The TNRD’s Director of Environmental Services says the regional district will do an engineering study on a new water treatment system for about 250 residents of Vavenby this year.
Jake Devlin says that work is needed before the TNRD can apply for grant funding to build the facility at the site of the old Canfor mill.
“That type of work will identify the specific scope, cost and location of the infrastructure and that really is the homework that we need to do so that we are prepared to make applications for future grant funding programs when they become available from the provincial and federal levels of government,” he told NL News.
“As is the case with many of these small systems that pull water from surface sources, those intakes typically do not currently include filtration which is the critical step to meet guidelines for Canadian drinking water quality so that is certainly our objective for all the small water systems owned by the regional district.”

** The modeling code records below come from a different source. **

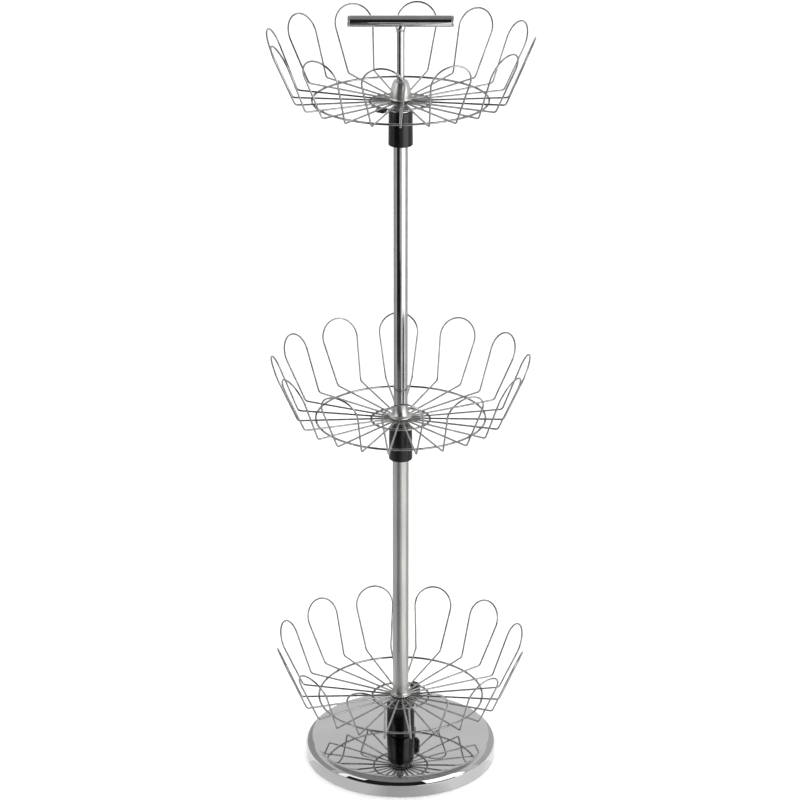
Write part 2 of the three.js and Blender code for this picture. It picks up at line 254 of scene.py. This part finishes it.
class Finish:
    """A material with one Principled shader, and the procedural nodes that feed it."""

    def __init__(self, name, colour, metallic, roughness):
        self.material = bpy.data.materials.new(name)
        self.material.use_nodes = True
        self.nodes = self.material.node_tree.nodes
        self.links = self.material.node_tree.links
        self.shader = self.nodes["Principled BSDF"]
        self.shader.inputs["Metallic"].default_value = metallic
        self.shader.inputs["Roughness"].default_value = roughness
        self.shader.inputs["Base Color"].default_value = (*colour, 1)
        self.material.diffuse_color = (*colour, 1)
        self.height = None

    def noise(self, scale, detail=4.0, stretch=(1, 1, 1)):
        """A noise pattern in the piece's own space. Scale is per metre."""
        place = self.nodes.new("ShaderNodeTexCoord")
        mapping = self.nodes.new("ShaderNodeMapping")
        mapping.inputs["Scale"].default_value = stretch
        pattern = self.nodes.new("ShaderNodeTexNoise")
        pattern.inputs["Scale"].default_value = scale
        pattern.inputs["Detail"].default_value = detail
        self.links.new(place.outputs["Object"], mapping.inputs["Vector"])
        self.links.new(mapping.outputs["Vector"], pattern.inputs["Vector"])
        return pattern.outputs["Fac"]

    def spread(self, pattern, low, high):
        """Maps the middle of a pattern's range onto low to high."""
        node = self.nodes.new("ShaderNodeMapRange")
        node.inputs["From Min"].default_value = PATTERN_START
        node.inputs["From Max"].default_value = PATTERN_END
        node.inputs["To Min"].default_value = low
        node.inputs["To Max"].default_value = high
        self.links.new(pattern, node.inputs["Value"])
        return node.outputs["Result"]

    def colours(self, pattern, low, high):
        """Base colour that runs from low to high with a pattern."""
        ramp = self.nodes.new("ShaderNodeValToRGB")
        ramp.color_ramp.elements[0].position = PATTERN_START
        ramp.color_ramp.elements[0].color = (*low, 1)
        ramp.color_ramp.elements[1].position = PATTERN_END
        ramp.color_ramp.elements[1].color = (*high, 1)
        self.links.new(pattern, ramp.inputs["Fac"])
        self.links.new(ramp.outputs["Color"], self.shader.inputs["Base Color"])

    def roughness(self, pattern, low, high):
        self.links.new(self.spread(pattern, low, high), self.shader.inputs["Roughness"])

    def bump(self, pattern, strength, distance):
        """Adds a layer of relief on top of those already there."""
        node = self.nodes.new("ShaderNodeBump")
        node.inputs["Strength"].default_value = strength
        node.inputs["Distance"].default_value = distance
        self.links.new(pattern, node.inputs["Height"])
        if self.height is not None:
            self.links.new(self.height, node.inputs["Normal"])
        self.height = node.outputs["Normal"]
        self.links.new(self.height, self.shader.inputs["Normal"])


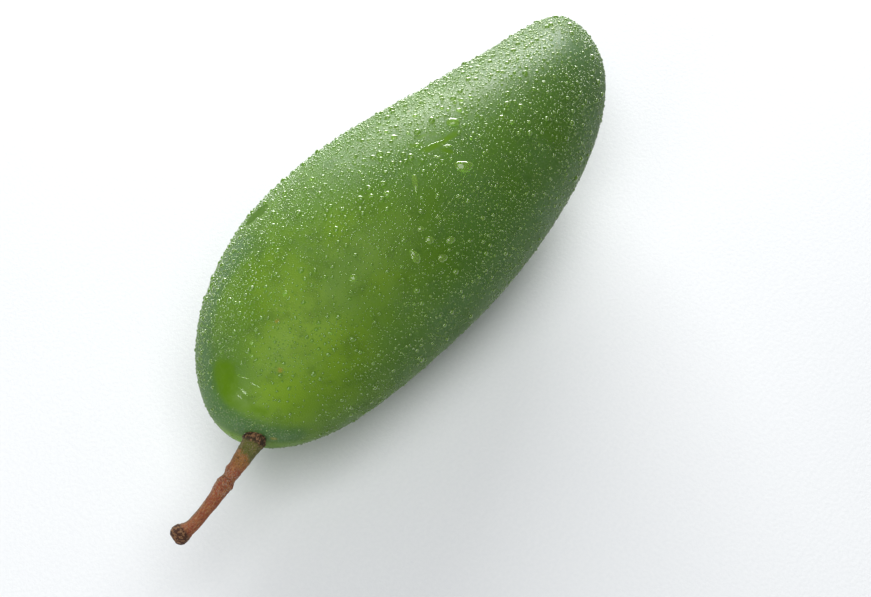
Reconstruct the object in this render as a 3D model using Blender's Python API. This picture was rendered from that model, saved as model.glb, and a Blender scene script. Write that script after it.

As for what it could cost to build this new water system, Devlin says that is among the things the study will try to estimate.
“I can safely say it would be in the millions of dollars range but I can’t give you a specific number,” he said. “That’s exactly the type of homework that we need to do so when we do submit a grant application, that we have the background and accurate engineering information behind it to provide the details to the province and the feds.”
The land was donated to the TNRD by the new owner of the mill-site, Brian Fehr, without which Devlin says they would have had to buy land to build the new water treatment facility.
The former Canfor Mill in Vavenby was put for sale in the summer of 2019 when the corporation closed it down. It was the largest employer in the North Thompson at the time, employing more than 170 people.